# START OF Source material

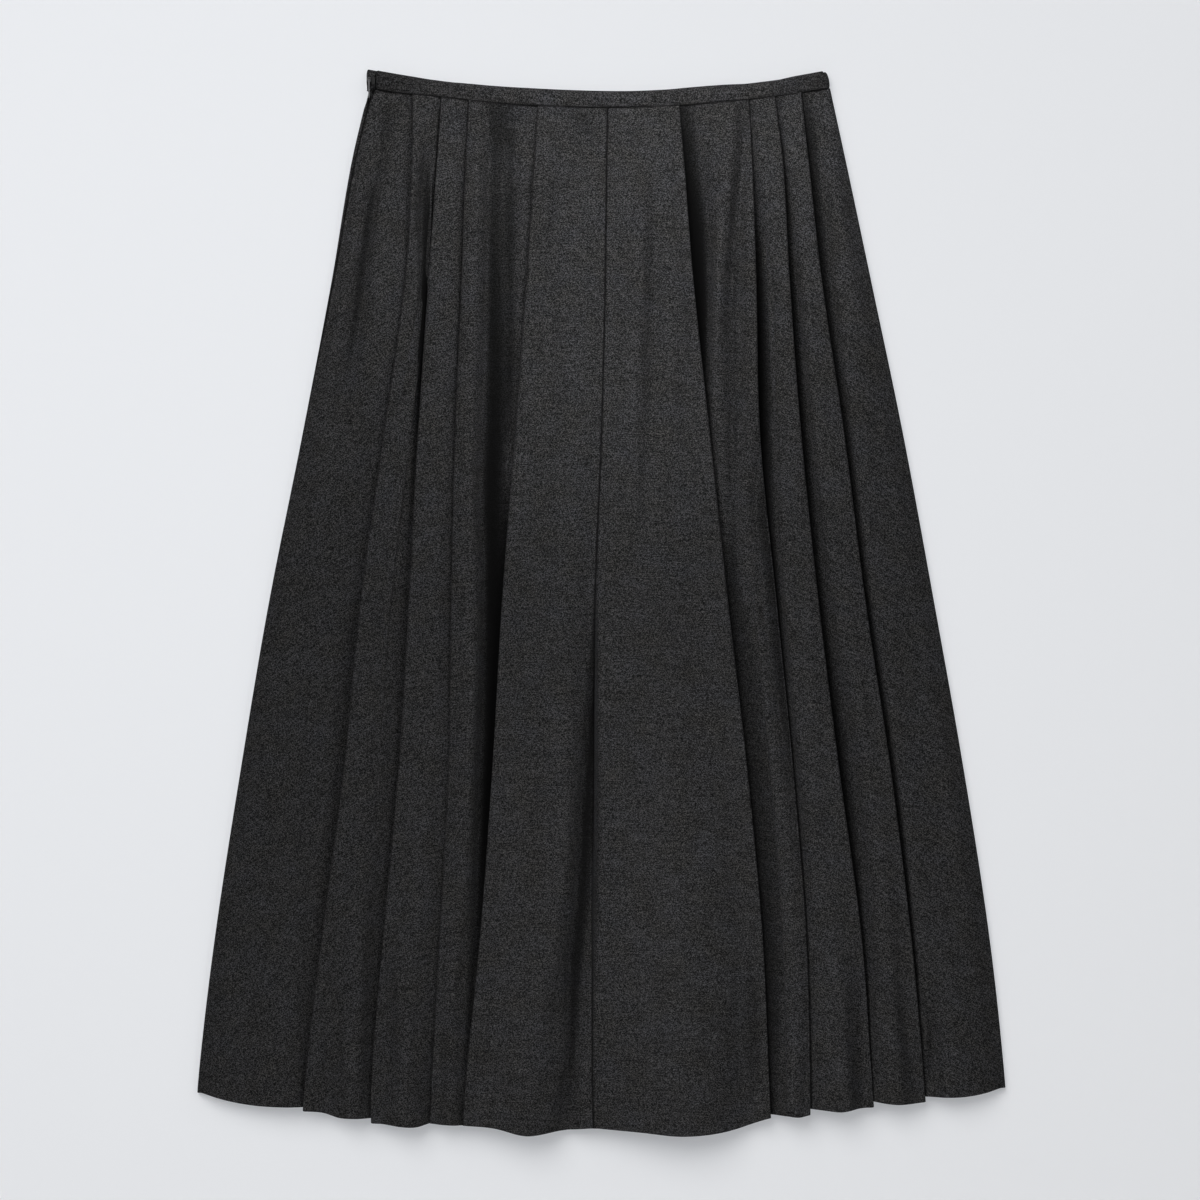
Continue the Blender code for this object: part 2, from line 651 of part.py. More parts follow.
def main():
    for thing in list(bpy.data.objects):
        bpy.data.objects.remove(thing)
    skirt = bpy.data.collections.new("pleated_midi_skirt")
    cutters = bpy.data.collections.new("cutters")
    for collection in (skirt, cutters):
        bpy.context.scene.collection.children.link(collection)
    cloth = make_material("cloth", CLOTH_COLOUR, 0.85, 0)
    tape = make_material("zip_tape", TAPE_COLOUR, 0.8, 0)
    metal = make_material("zip_metal", METAL_COLOUR, 0.35, 1)
    make_fronts(cloth, skirt)
    make_back(cloth, skirt)
    make_waistband(cloth, skirt)
    make_zip_tape(tape, skirt)
    make_zip_slider(metal, skirt, cutters)
    make_zip_pull(metal, skirt)


main()
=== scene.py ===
"""The looks of a pleated midi skirt, laid flat with its front up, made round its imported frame.

Metres, in the frame's own axes: +Z up out of the front, +Y towards the waist, and the surface that
the skirt lies on at height zero. The tables give millimetres. Each half of the front and of the
back is laid out from the centre seam to its side seam, so its distances run outwards.
"""

import json
import math
from collections import namedtuple
from functools import lru_cache

import bmesh
import bpy
from mathutils import Matrix, Vector

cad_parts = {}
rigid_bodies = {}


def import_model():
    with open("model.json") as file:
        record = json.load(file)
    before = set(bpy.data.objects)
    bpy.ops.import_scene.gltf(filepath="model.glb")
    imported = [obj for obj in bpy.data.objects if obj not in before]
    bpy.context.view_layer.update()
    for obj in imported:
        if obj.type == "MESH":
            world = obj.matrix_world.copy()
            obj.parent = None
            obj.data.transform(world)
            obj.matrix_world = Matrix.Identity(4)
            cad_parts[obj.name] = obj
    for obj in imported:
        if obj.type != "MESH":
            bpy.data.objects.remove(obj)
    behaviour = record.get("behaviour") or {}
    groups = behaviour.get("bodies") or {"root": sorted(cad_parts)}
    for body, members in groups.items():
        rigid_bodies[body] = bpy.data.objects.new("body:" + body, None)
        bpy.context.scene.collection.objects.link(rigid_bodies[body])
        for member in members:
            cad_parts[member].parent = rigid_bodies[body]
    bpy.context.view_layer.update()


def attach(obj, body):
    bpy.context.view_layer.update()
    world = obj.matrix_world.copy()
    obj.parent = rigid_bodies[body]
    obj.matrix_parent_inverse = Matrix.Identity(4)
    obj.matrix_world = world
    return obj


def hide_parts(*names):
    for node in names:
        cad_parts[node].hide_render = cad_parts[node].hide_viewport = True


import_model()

MM = 0.001
SKIRT_BODY = "skirt"
PULL_BODY = "pull_tab"

# ---------------------------------------------------------------- how the layers lie on each other

LAYER = 1.1 * MM  # room that each layer of cloth takes in the pile
CLOTH_WALL = 0.9 * MM
SEAM_GAP = 0.3 * MM
PITCH_AT_WAIST = 1.35 * MM  # middle of one layer to middle of the next, under the waistband
PITCH = 1.6 * MM  # the same where the pleats hang free
LOOSENING = 80 * MM  # length over which the pressed pleats open to the free pitch
PLEAT_LAYERS = 3
BACK_BASE = LAYER / 2
AIR = 5 * MM  # how far the loose front lies above the back's pressed pleats
AIR_FROM_WAIST = 60 * MM  # length below the waist seam over which that air opens
AIR_FROM_SIDE = 16 * MM  # and width in from the side

# ---------------------------------------------------------------- waist, hem and side seams

WAIST_RADIUS = 1000 * MM  # of the arc that the waist seam makes when laid flat
WAIST_SEAM_LOW = 385.5 * MM
WAIST_MIDDLE = 3 * MM
BAND_WIDTH = 12.7 * MM
BAND_WIDTH_AT_ZIP = 14.6 * MM
ZIP_END_STARTS = -120 * MM  # from here the waist seam drops towards the zip, and the band widens
ZIP_END_LENGTH = 60 * MM
BACK_HEM_MIDDLE = -400.5 * MM
BACK_HEM_LEFT = -382.6 * MM
BACK_HEM_RIGHT = -378.7 * MM
BACK_HEM_CURVE = 1.5  # power by which the back's hem rises towards its ends
HEM_LEVEL = -400 * MM  # height at which each panel's width at the hem is read
WRAP_AT_TOP = 3.6 * MM  # how far the left side seam lies round the roll, onto the front
WRAP_AT_HEM = 0.6 * MM
WRAP_ENDS = 95 * MM  # from this height down it is as at the hem
OPENING_LOW = 388 * MM  # between these heights the left seam opens for the zip's slider
OPENING_HIGH = 399 * MM
OPENING_FRONT = 5.6 * MM  # how far round the roll each edge lies where it is open
OPENING_BACK = -1.4 * MM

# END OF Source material

Extract from the listing above the lines between the line containing "make_fronts(cloth, skirt)" and the line containing "cad_parts[obj.name] = obj", keeping both of those lines. Output nothing else.

_Written solution:_
    make_fronts(cloth, skirt)
    make_back(cloth, skirt)
    make_waistband(cloth, skirt)
    make_zip_tape(tape, skirt)
    make_zip_slider(metal, skirt, cutters)
    make_zip_pull(metal, skirt)


main()
=== scene.py ===
"""The looks of a pleated midi skirt, laid flat with its front up, made round its imported frame.

Metres, in the frame's own axes: +Z up out of the front, +Y towards the waist, and the surface that
the skirt lies on at height zero. The tables give millimetres. Each half of the front and of the
back is laid out from the centre seam to its side seam, so its distances run outwards.
"""

import json
import math
from collections import namedtuple
from functools import lru_cache

import bmesh
import bpy
from mathutils import Matrix, Vector

cad_parts = {}
rigid_bodies = {}


def import_model():
    with open("model.json") as file:
        record = json.load(file)
    before = set(bpy.data.objects)
    bpy.ops.import_scene.gltf(filepath="model.glb")
    imported = [obj for obj in bpy.data.objects if obj not in before]
    bpy.context.view_layer.update()
    for obj in imported:
        if obj.type == "MESH":
            world = obj.matrix_world.copy()
            obj.parent = None
            obj.data.transform(world)
            obj.matrix_world = Matrix.Identity(4)
            cad_parts[obj.name] = obj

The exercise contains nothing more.